None of it was pious disclaimers, but rather not jumping to conclusions. You know–or should know–that a conclusion should be based on evidence, especially in a legal matter.
This is a very odd news story. Was the guy not convicted of some form of homicide? The story says he was convicted of leaving the scene, though he apparently admitted that he had actually hit and killed the guy.
Also, it said " …who was arrested last year for his role in a hit-and-run that killed a carpenter …". For his role in a hit and run?!! Don’t you mean something like “for vehicular homicide”?
Then you have no sympathy for any human being on the planet, as panic is a fight or flight reaction. Everyone has the instinct to flee when they panic in a situation where fight is not possible.

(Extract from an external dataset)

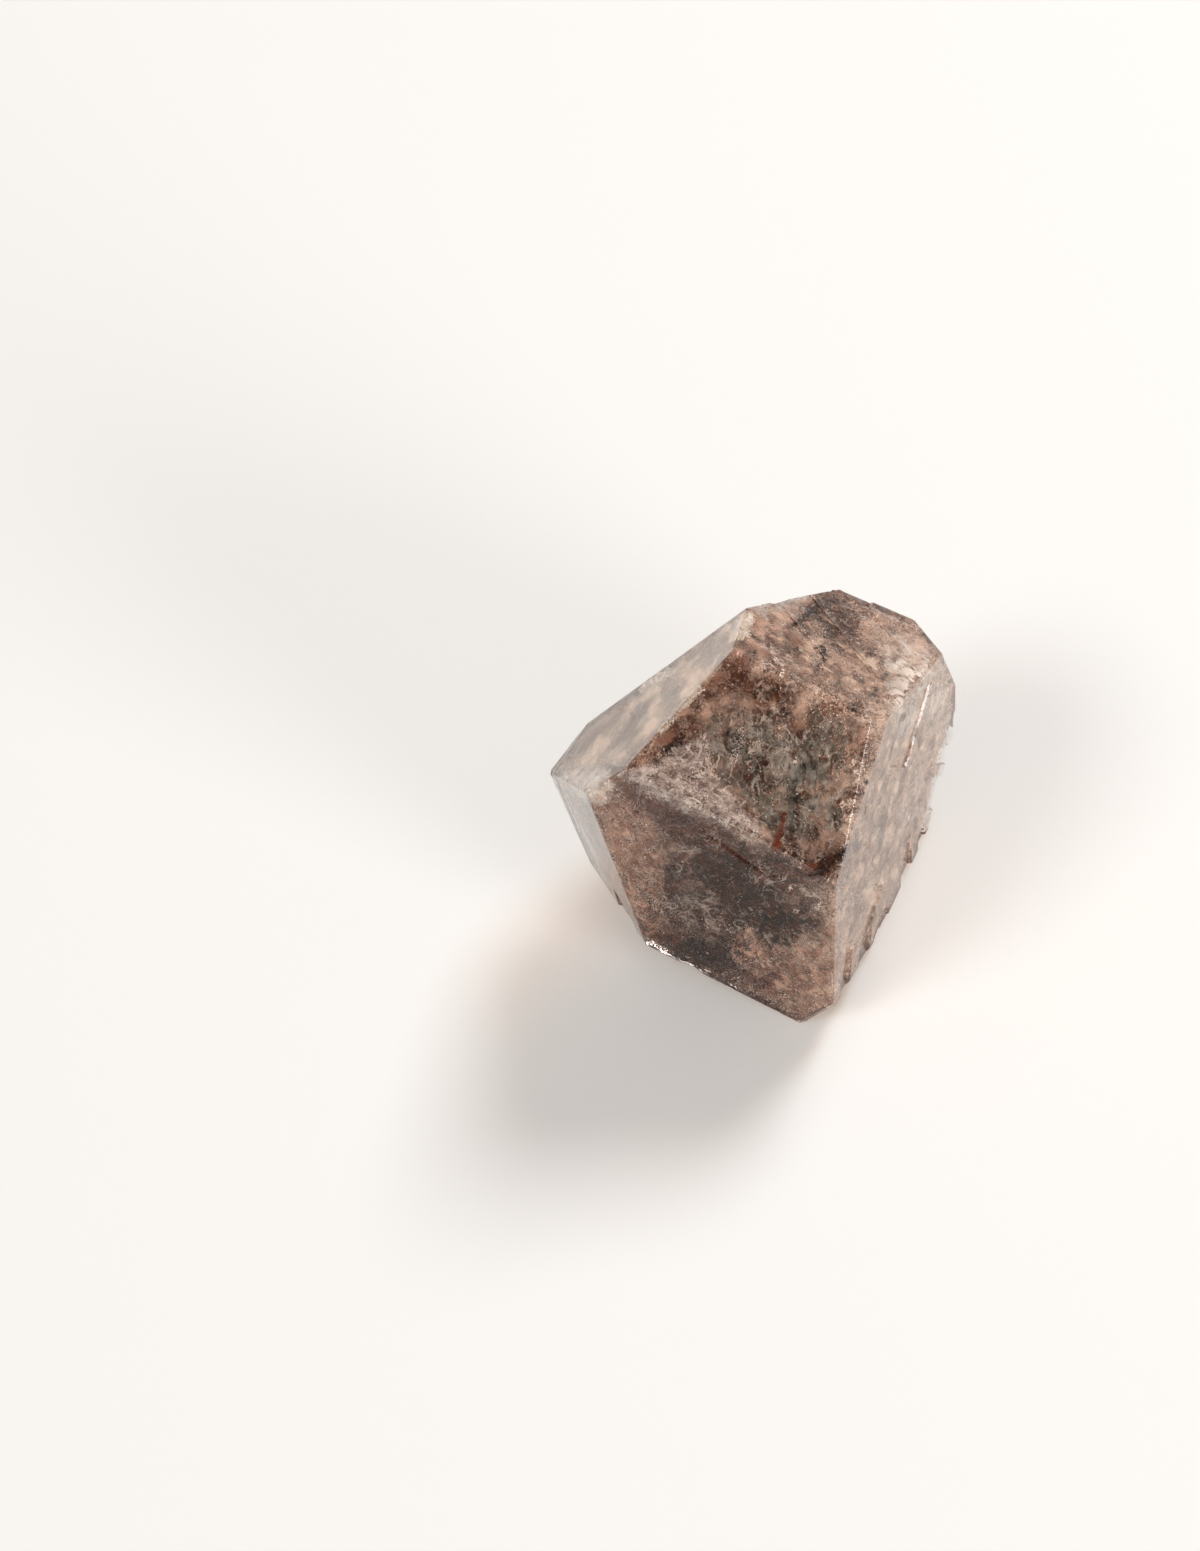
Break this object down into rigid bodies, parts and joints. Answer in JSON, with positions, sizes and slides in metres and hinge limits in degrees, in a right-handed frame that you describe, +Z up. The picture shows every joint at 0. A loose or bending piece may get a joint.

Not in a civilized society, and as a nominally pinnacle member of civilized behavior, she behaved more abysmally than the average person.
I remember long ago reading a passage about how someone assumed priests etc. were automatically assured a place in heaven… only to be corrected by a priest who pointed out that since they were indoctrinated in all the rules, their gate was straiter than regular people. I think that applies here.
She knew she was doing wrong by drinking and driving (again), and compounded the problem by letting that lead to a more serious offense… and was more obligated than one of her parishoners to stand up to the moral demand. Cave men didn’t drive cars.
This I disagree with. If she’s delusional enough to be a bishop in a religion, any religion, who knows what mental processes contributed to her behavior. Maybe she thought it was all the will of God.